Role UI/UX Designers

What Does a UI/UX Designer Do?

If you enjoy a variety of tasks, UX design might be the perfect field for you. Your to-do list can include everything from researching user behavior to creating wireframes and prototypes.

UI/UX design is all about solving problems for users. Whether the problem is finding a doctor or ordering a pizza, your job is to create products that are efficient and easy to use.

User Research

User research is the key to understanding users’ needs and problems, and enabling you to design products that are responsive to those needs. There are a variety of different research methods you can use, including first click testing, focus groups, and individual interviews. Each has its own pros and cons. Consider your budget and resources when choosing a method.

Using qualitative research such as studies and one-on-one interviews helps you cultivate empathy with your users, and can help you uncover their most pressing needs and wants. It also enables you to make informed decisions about the product design process, saving you time and money on costly design changes later on.

Wireframing

A wireframe is a mockup or diagram that shows what the skeleton of a website or application will look like. It includes simple lines and curves that represent different types of interface elements. These can be hand-drawn or digitally created with software like Balsamiq, Sketch, and Figma.

Wireframes can help you get user and client approval for the layout and navigation of key pages early in the design process. This can save you time and money in the testing and amends phase later on.

A ux designer who is skilled in creating high-fidelity wireframes can build a better product for their clients. This is because they will be able to provide a more detailed and visually appealing model that will reflect the final design of the product.

Prototyping

Prototypes allow teams to test ideas quickly without committing to the final product. They can also help developers spot design elements that will not work. This saves time and money.

Paper prototypes are easy to make and can be discarded in minutes. They are cheap and effective in early design stages where UX teams collaborate to explore many ideas fast.

Digital prototyping allows teams to build and test a more interactive version of the product. It can be done with a variety of tools, such as Powerpoint or Adobe XD. It can also be done with responsive layouts that change based on the screen size. This makes the prototype look and work like a real final product. A live prototype can also be passed to engineering teams for implementation.

Visual Design

Visual design is all about enhancing user interfaces with creative use of illustrations, photography, space, layouts and colors. This creates content that is easily understood and remembered by users. It also includes creating and maintaining brand style guides for consistency and ensuring content has the right context to earn users’ initial trust.

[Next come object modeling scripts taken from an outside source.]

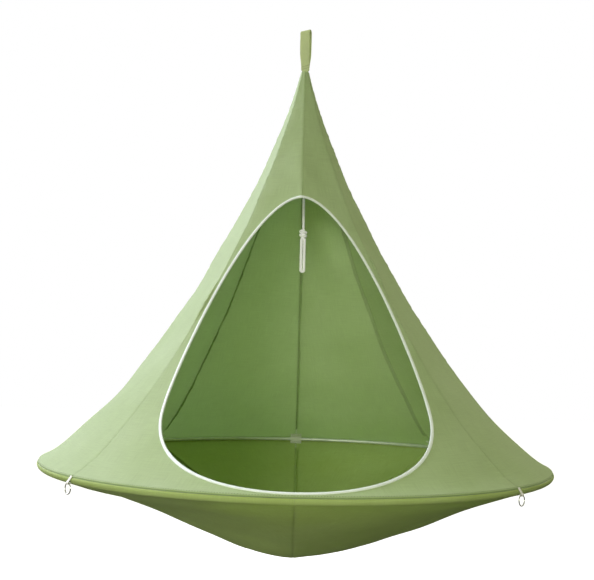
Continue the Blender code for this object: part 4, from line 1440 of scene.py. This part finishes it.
@dataclass(frozen=True)
class HangLoop:
    """Folded webbing loop, pinched into the neck and held there by a bar of stitching."""

    form: ConeForm
    webbing: bpy.types.Material
    thread: bpy.types.Material
    thickness: float = 1.4 * MM
    width: float = 20.5 * MM
    foot_width: float = 11.0 * MM
    stitch_width: float = 18.0 * MM
    pinch_height: float = 5.5 * MM
    stitch_height: float = 12.0 * MM
    opening: float = 12.0 * MM
    parting: float = 58.0 * MM
    spreading: float = 33.0 * MM
    skew: float = 4.0 * MM
    crown_slant: float = 0.26
    crown_depth: float = 25.0 * MM
    fold: float = 0.9 * MM
    leg_points: int = 46
    sewing: Stitch = Stitch(2.4 * MM, 0.55 * MM)
    # Rows of stitches: the lower end of each, from halfway between the bar and the neck's edge, and its
    # rise.
    stitch_rows: tuple[tuple[float, float], ...] = ((8.5 * MM, 5.0 * MM), (13.5 * MM, 6.0 * MM))
    bar_radius: float = 1.0 * MM
    bar_depth: float = 4.0 * MM
    clearance: float = 0.3 * MM

    @property
    def foot_z(self) -> float:
        """World height of the bar of stitching."""
        return self.form.rim_z + self.form.cone_height - self.bar_depth

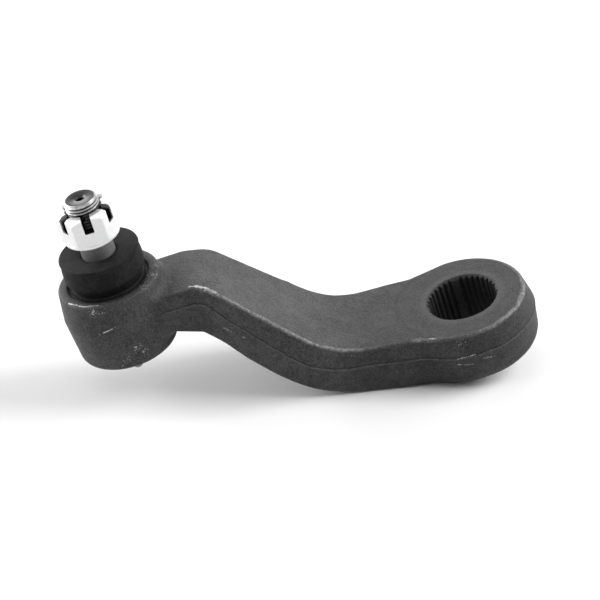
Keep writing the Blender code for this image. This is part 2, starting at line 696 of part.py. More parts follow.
def build_spring_and_cover(parts, joint, spring_material, cover_material):
    """The disc spring under the cup, and the cover plate that carries it."""
    metal = SPRING_METAL_SHARE * ROOM_UNDER_BALL
    disc = [
        (SPRING_INNER_RADIUS, SPRING_TOP),
        (SPRING_OUTER_RADIUS, SPRING_BOTTOM + metal),
        (SPRING_OUTER_RADIUS, SPRING_BOTTOM),
        (SPRING_INNER_RADIUS, SPRING_TOP - metal),
    ]
    turned("preload_spring", disc, parts, joint, spring_material, ring=True)
    outer = SOCKET_RADIUS - GAP
    plate = [
        (outer, COVER_TOP),
        (outer, COVER_BOTTOM),
        (COVER_HOLE_RADIUS, COVER_BOTTOM),
        (COVER_HOLE_RADIUS, COVER_TOP),
    ]
    turned("cover_plate", plate, parts, joint, cover_material, ring=True)


def build_fitting(parts, cutters, joint, material, inner_material):
    """The grease fitting under the cover, with its passage, check ball and spring."""
    stem_r = COVER_HOLE_RADIUS - GAP
    fitting = hexagon(
        "grease_fitting", FITTING_FLATS, HEX_BOTTOM, HEX_TOP, NUT_AZIMUTH, parts, joint, material
    )
    nipple = [
        (0.0, COVER_TOP),
        (stem_r, COVER_TOP),
        (stem_r, (HEX_TOP + HEX_BOTTOM) / 2),
        (FITTING_STEM_RADIUS, (HEX_TOP + HEX_BOTTOM) / 2),
        (FITTING_STEM_RADIUS, NECK_BOTTOM),
        (FITTING_HEAD_RADIUS, NECK_BOTTOM - FITTING_HEAD_LENGTH / 3),
        (FITTING_TIP_RADIUS, FITTING_TIP),
        (0.0, FITTING_TIP),
    ]
    body = turned("fitting_nipple", nipple, cutters, joint, steps=SMALL_STEPS)
    boolean(fitting, "UNION", as_cutter(body))
    passage = [
        (0.0, COVER_TOP + CUT_PAST),
        (FITTING_CRIMP_RADIUS, COVER_TOP + CUT_PAST),
        (FITTING_CRIMP_RADIUS, CHAMBER_TOP),
        (FITTING_BORE_RADIUS, CHAMBER_TOP),
        (FITTING_BORE_RADIUS, CHAMBER_BOTTOM),
        (FITTING_MOUTH_RADIUS, CHAMBER_BOTTOM),
        (FITTING_MOUTH_RADIUS, FITTING_TIP - CUT_PAST),
        (0.0, FITTING_TIP - CUT_PAST),
    ]
    bore = turned("fitting_passage", passage, cutters, joint, steps=TINY_STEPS)
    boolean(fitting, "DIFFERENCE", as_cutter(bore))

    bm = bmesh.new()
    bmesh.ops.create_uvsphere(
        bm, u_segments=TINY_STEPS, v_segments=TINY_STEPS // 2, radius=CHECK_BALL_RADIUS
    )
    ball_mesh = mesh_from_bmesh("fitting_ball", bm)
    ball = add_object("fitting_ball", ball_mesh, parts, joint, inner_material)
    ball.location = (0.0, 0.0, CHECK_BALL_CENTRE)

    curve = bpy.data.curves.new("fitting_spring", "CURVE")
    curve.dimensions = "3D"
    curve.bevel_depth = CHECK_SPRING_WIRE
    curve.bevel_resolution = 1
    curve.use_fill_caps = True
    spline = curve.splines.new("POLY")
    count = CHECK_SPRING_TURNS * SPRING_POINTS_PER_TURN + 1
    spline.points.add(count - 1)
    radius = FITTING_BORE_RADIUS - GAP - CHECK_SPRING_WIRE
    low = CHECK_BALL_CENTRE + CHECK_BALL_RADIUS + GAP + CHECK_SPRING_WIRE
    high = CHAMBER_TOP - GAP - CHECK_SPRING_WIRE
    for i in range(count):
        angle = 2 * math.pi * i / SPRING_POINTS_PER_TURN
        height = low + (high - low) * i / (count - 1)
        spline.points[i].co = (radius * math.cos(angle), radius * math.sin(angle), height, 1.0)
    spring = bpy.data.objects.new("fitting_spring", curve)
    parts.objects.link(spring)
    spring.parent = joint
    curve.materials.append(inner_material)


def build():
    clear_scene()
    parts = new_collection("pitman_arm")
    cutters = new_collection("cutters")
    joint = bpy.data.objects.new("ball_joint_axis", None)
    parts.objects.link(joint)
    joint.location = (BALL_X, 0.0, BALL_HEIGHT)
    joint.rotation_euler = (0.0, JOINT_LEAN, 0.0)

    forged = finish_material("forged_steel", (0.04, 0.04, 0.041), 0.55, 0.0)
    stud_steel = finish_material("stud_steel", (0.33, 0.33, 0.34), 0.35, 1.0)
    zinc = finish_material("zinc_plate", (0.78, 0.78, 0.79), 0.3, 1.0)
    rubber = finish_material("rubber", (0.02, 0.02, 0.02), 0.7, 0.0)
    nylon = finish_material("nylon", (0.75, 0.73, 0.66), 0.5, 0.0)
    sintered = finish_material("sintered_steel", (0.3, 0.28, 0.25), 0.6, 0.9)
    spring_steel = finish_material("spring_steel", (0.25, 0.26, 0.28), 0.35, 1.0)
    cover_steel = finish_material("cover_steel", (0.2, 0.2, 0.21), 0.5, 0.9)

    build_arm(parts, cutters, joint, forged)
    build_stud(parts, cutters, joint, stud_steel)
    build_nut(parts, cutters, joint, zinc)
    build_boot(parts, joint, rubber)
    build_seats(parts, joint, nylon, sintered)
    build_spring_and_cover(parts, joint, spring_steel, cover_steel)
    build_fitting(parts, cutters, joint, zinc, spring_steel)
    bpy.context.view_layer.update()


build()
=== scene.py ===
"""How the forged pitman arm looks: its finer shapes, its finishes, and the table it lies on.

Metres, in the part's own frame: the serrated bore's centre is the origin, +Z runs along the bore, and
the ball joint lies towards -X. Lengths are written in millimetres and multiplied by MM.
"""

import math

import bmesh
import bpy
import numpy as np
from mathutils import Matrix, Vector


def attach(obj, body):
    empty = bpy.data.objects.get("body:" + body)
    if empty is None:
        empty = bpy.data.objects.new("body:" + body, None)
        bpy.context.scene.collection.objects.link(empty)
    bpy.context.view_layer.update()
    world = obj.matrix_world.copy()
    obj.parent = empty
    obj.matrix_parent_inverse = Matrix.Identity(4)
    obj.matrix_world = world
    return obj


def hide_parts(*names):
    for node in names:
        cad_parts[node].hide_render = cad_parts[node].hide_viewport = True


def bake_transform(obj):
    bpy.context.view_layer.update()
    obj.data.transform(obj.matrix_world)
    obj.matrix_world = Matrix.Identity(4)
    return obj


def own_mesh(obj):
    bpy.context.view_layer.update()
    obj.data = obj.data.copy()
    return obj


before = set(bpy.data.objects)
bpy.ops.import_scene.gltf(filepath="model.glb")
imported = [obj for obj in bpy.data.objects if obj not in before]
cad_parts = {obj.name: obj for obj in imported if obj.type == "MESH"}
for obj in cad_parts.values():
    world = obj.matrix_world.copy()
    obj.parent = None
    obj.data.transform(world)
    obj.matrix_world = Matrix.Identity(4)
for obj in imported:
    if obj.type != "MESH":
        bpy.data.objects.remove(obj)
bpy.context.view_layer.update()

MM = 0.001
PAST = 2.0 * MM

# Forging
BALL_X = -140.8 * MM
BALL_Z = 52.5 * MM
LEAN = math.radians(2.2)
HOUSING_RADIUS = 23.25 * MM
RIM_RADIUS = 22.0 * MM
BASE_RADIUS = 21.6 * MM
RIM_HEIGHT = 13.5 * MM
RIM_ROUNDING = 1.7 * MM
BASE_DEPTH = 20.5 * MM
BASE_ROUNDING = 2.7 * MM
EYE_RADIUS = 30.1 * MM
EYE_BOTTOM = -27.6 * MM
ROOT_FILLET = 4.0 * MM
ROOT_SINK = 0.8 * MM
NECK_HALF_WIDTH = 17.2 * MM
SERRATIONS = 36
SERRATION_TIP = 14.95 * MM
SERRATION_ROOT = 15.9 * MM
BORE_CHAMFER = 0.45 * MM
UPPER_EDGE_STEPS = 6
UNDER_EDGE_STEPS = 7
SIDE_STEPS = 8

# Joint; heights run along the stud from the ball's centre, and radii and depths are taken on its axis
STUD_END = 53.6 * MM
THREAD_CREST = 7.15 * MM
THREAD_DEPTH = 0.75 * MM
THREAD_PITCH = 1.411 * MM
THREAD_RUNOUT = 35.6 * MM
THREAD_START = 34.9 * MM
END_CHAMFER = 0.95 * MM
PIN_HOLE_RADIUS = 1.8 * MM
PIN_HOLE_DEPTH = 6.2 * MM
PIN_HOLE_TURN = math.radians(-105.0)
NUT_SEAT = 35.0 * MM
NUT_TOP = 49.2 * MM
NUT_FLATS = 22.4 * MM
NUT_TURN = math.radians(-88.5)
NUT_BORE = 7.45 * MM
NUT_COLLAR = 11.7 * MM
NUT_CONE = 10.2 * MM
NUT_CONE_SLOPE = math.tan(math.radians(32.0))
NUT_SOFT = 0.22 * MM
SLOT_HALF_WIDTH = 2.0 * MM
SLOT_DEPTH = 6.9 * MM
SLOT_ROUNDING = 0.5 * MM
SLOT_REACH = 16.0 * MM
FITTING_FLATS = 8.0 * MM
CHECK_BALL_TOP = -30.5 * MM
SPRING_COIL_RADIUS = 0.91 * MM
SPRING_WIRE = 0.14 * MM
SPRING_TURNS = 9
SPRING_TOP = -17.54 * MM
SPRING_BOTTOM = CHECK_BALL_TOP + 0.3 * MM + SPRING_WIRE

JOINT = Matrix.Translation((BALL_X, 0.0, BALL_Z)) @ Matrix.Rotation(LEAN, 4, "Y")


# Making meshes


def grid_mesh(name, grid, wrap=False):
    """A surface over a grid of points: each face joins four neighbours, and wrap closes the columns."""
    rows, columns = grid.shape[:2]
    index = np.arange(rows * columns).reshape(rows, columns)
    if wrap:
        index = np.concatenate([index, index[:, :1]], 1)
    faces = np.stack([index[:-1, :-1], index[1:, :-1], index[1:, 1:], index[:-1, 1:]], -1)
    mesh = bpy.data.meshes.new(name)
    mesh.from_pydata(grid.reshape(-1, 3).tolist(), [], faces.reshape(-1, 4).tolist())
    return mesh


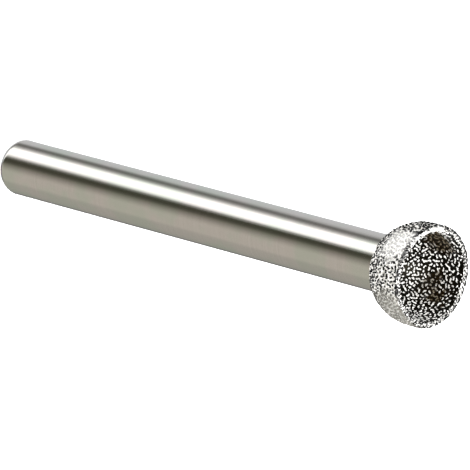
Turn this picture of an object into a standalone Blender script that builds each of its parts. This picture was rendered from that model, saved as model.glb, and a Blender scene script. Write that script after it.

A bad looking experience will make users skeptical and less likely to give it a chance. This is why visual design should be a high priority for anyone with an interest in ux design. However, it’s important to remember that good visual design won’t fix a bad usability problem, it will just mask it. Hence the importance of validating the underlying concepts through user testing and iterations. This will ensure that the final product is functional and meets users’ expectations.

Communication

UI/UX designers need to communicate with clients, product managers and developers. This includes ensuring that everyone understands the goals and requirements of the project. Good communication also helps prevent misunderstandings and delays in project completion.

Oftentimes, this requires verbal communication skills. For example, if the UX designer is explaining a design to a colleague without a background in UX, they will have to explain it in a way that makes sense to them.

Likewise, they will need to share the results of their research with others. This may involve creating presentations, documents and even prototypes. These deliverables can help to avoid miscommunication, as they can be reviewed and understood by anyone involved in the project. Moreover, they can be used to gain stakeholder or client buy-in.